I don't know about cargo shipping, but both air and road travel are subsidized (and I strongly suspect the same is the case for cargo shipping).

> It also just fails a quick reality check: if it were true then passenger railways would be profitable in their own right, as businesses would be happy to buy tickets for employees at their true costs.

What you're effectively arguing is that the only way to measure whether basic infrastructure has positive externalities is to ask whether it turns a profit. By that argument, all government spending on infrastructure is wasteful - a position that I think is obviously wrong.

> HSR is famously mostly empty in China. Go read accounts of anyone who has travelled on the newer lines.

I've traveled on Chinese HSR many times. It is extremely heavily used. Trains are usually packed. I've had to buy first-class tickets before, simply because the regular carriages were completely sold out (luckily, first class is not too expensive on Chinese HSR, and the upgrade is definitely worth it).

What are you basing your impression of HSR being empty on? Are you basing that on newspaper articles in Western press, on first-hand experience, on data, or on something else?

> Nobody stacks shelves with products that will never be sold.

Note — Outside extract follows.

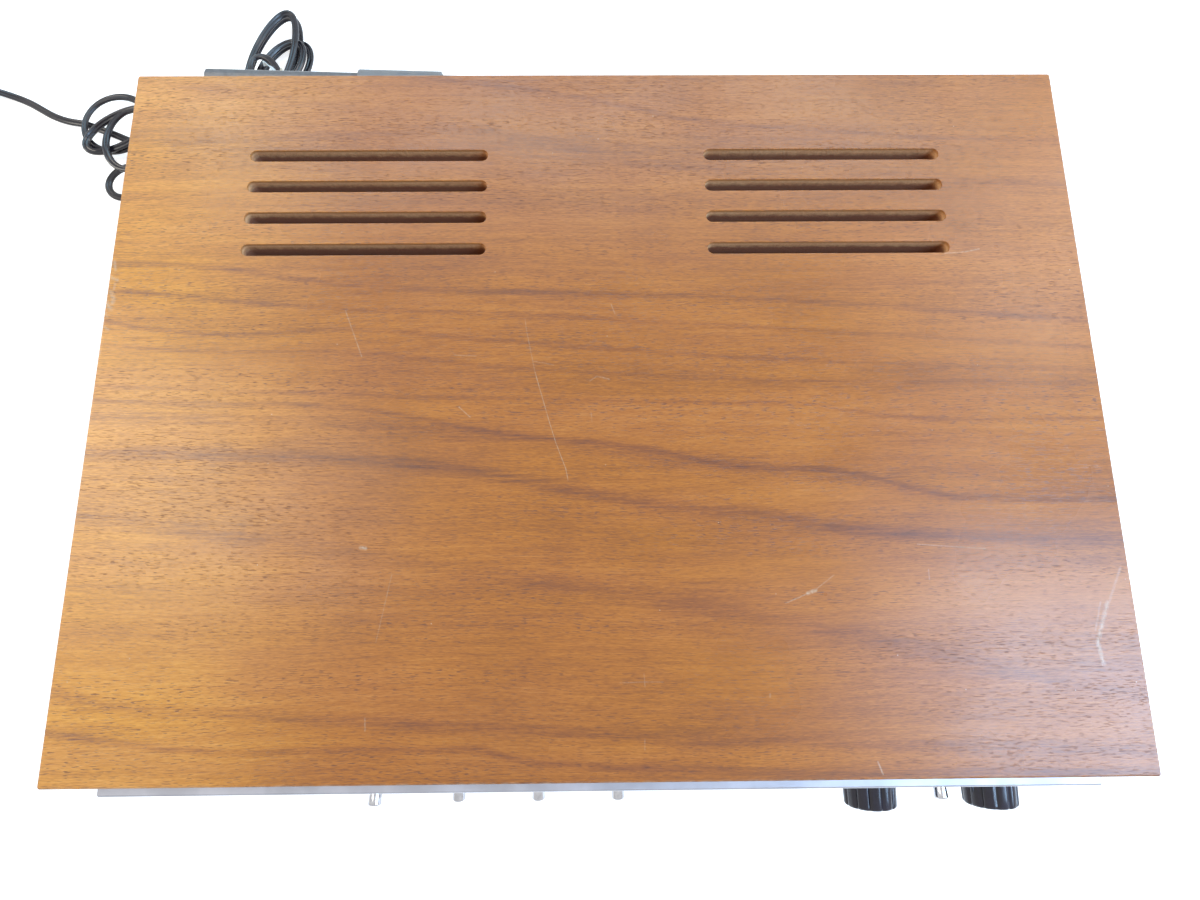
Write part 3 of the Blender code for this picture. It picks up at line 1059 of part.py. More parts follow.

You began by comparing China to the USSR, and talking about Yeltsin was shaken by the abundance of consumer products in the US. This comparison just completely fails when it comes to China. The China of today has a crazy abundance of consumer goods for sale. The malls are full of every type of shop with full shelves. There are packed markets with stalls selling everything. You can buy pretty much any consumer product you can imagine on your smartphone. There are endless numbers of couriers driving on electric scooters throughout every Chinese city, delivering people's online orders. Your image of what China is like is just completely out of date.